## begin Recorded data

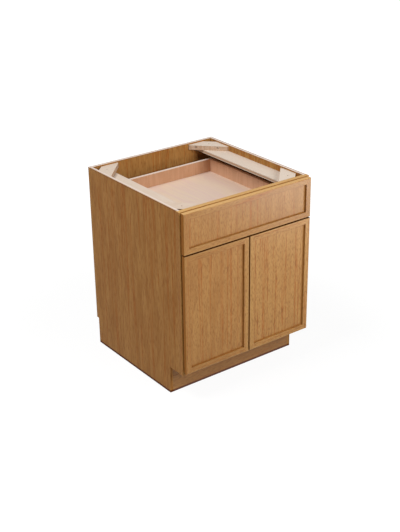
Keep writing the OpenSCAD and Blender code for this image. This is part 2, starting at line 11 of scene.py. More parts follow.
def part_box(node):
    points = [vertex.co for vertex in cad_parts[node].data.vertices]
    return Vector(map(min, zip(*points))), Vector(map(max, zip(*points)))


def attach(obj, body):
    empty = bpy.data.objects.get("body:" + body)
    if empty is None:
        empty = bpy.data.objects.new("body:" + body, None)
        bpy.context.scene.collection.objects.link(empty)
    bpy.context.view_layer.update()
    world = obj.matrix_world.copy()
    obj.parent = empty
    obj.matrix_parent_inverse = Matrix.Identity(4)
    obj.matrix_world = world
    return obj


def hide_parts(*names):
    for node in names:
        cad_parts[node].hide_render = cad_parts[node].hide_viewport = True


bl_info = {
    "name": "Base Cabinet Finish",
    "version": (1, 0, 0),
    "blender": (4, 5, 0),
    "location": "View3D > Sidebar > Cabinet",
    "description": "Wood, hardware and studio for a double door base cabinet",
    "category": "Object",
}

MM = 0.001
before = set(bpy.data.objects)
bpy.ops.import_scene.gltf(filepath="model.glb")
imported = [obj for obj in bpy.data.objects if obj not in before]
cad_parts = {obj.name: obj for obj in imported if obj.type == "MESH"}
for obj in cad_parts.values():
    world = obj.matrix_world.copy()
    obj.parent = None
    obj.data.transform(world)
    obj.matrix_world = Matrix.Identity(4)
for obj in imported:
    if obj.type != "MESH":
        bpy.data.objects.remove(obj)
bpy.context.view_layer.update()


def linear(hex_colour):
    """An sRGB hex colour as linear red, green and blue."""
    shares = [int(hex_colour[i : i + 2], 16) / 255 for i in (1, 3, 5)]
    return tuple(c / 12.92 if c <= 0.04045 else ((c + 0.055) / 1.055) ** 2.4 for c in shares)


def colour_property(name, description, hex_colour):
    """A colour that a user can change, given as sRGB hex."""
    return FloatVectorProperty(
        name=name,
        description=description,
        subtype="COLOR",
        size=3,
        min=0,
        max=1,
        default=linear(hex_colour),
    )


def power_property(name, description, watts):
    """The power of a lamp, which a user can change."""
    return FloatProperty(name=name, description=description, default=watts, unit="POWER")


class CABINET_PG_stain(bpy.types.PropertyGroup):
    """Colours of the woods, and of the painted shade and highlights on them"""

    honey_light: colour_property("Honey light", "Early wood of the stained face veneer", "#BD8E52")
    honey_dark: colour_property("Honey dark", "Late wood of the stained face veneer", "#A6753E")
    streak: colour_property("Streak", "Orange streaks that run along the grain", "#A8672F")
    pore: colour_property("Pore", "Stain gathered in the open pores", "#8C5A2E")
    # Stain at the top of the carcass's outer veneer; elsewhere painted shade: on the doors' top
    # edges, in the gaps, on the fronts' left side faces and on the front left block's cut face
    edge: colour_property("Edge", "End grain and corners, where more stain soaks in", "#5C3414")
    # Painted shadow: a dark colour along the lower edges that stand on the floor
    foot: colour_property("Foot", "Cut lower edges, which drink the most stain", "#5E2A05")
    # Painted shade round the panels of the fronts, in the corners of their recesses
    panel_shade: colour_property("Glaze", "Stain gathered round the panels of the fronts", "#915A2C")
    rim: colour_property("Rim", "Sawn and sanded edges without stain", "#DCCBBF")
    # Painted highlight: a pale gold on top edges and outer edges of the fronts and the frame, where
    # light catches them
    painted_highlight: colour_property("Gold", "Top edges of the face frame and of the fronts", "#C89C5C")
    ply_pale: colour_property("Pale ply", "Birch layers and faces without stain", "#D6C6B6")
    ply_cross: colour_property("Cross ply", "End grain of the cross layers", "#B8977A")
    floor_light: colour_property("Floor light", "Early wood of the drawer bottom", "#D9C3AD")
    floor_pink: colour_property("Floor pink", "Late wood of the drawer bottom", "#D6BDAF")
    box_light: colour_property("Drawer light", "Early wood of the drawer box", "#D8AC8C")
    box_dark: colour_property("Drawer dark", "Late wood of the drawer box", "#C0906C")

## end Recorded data

The lines to extract from the data above begin with the line containing "for node in" and end with the line containing "return tuple(c /". Extract them exactly, including both.

_Expected answer_:
    for node in names:
        cad_parts[node].hide_render = cad_parts[node].hide_viewport = True


bl_info = {
    "name": "Base Cabinet Finish",
    "version": (1, 0, 0),
    "blender": (4, 5, 0),
    "location": "View3D > Sidebar > Cabinet",
    "description": "Wood, hardware and studio for a double door base cabinet",
    "category": "Object",
}

MM = 0.001
before = set(bpy.data.objects)
bpy.ops.import_scene.gltf(filepath="model.glb")
imported = [obj for obj in bpy.data.objects if obj not in before]
cad_parts = {obj.name: obj for obj in imported if obj.type == "MESH"}
for obj in cad_parts.values():
    world = obj.matrix_world.copy()
    obj.parent = None
    obj.data.transform(world)
    obj.matrix_world = Matrix.Identity(4)
for obj in imported:
    if obj.type != "MESH":
        bpy.data.objects.remove(obj)
bpy.context.view_layer.update()


def linear(hex_colour):
    """An sRGB hex colour as linear red, green and blue."""
    shares = [int(hex_colour[i : i + 2], 16) / 255 for i in (1, 3, 5)]
    return tuple(c / 12.92 if c <= 0.04045 else ((c + 0.055) / 1.055) ** 2.4 for c in shares)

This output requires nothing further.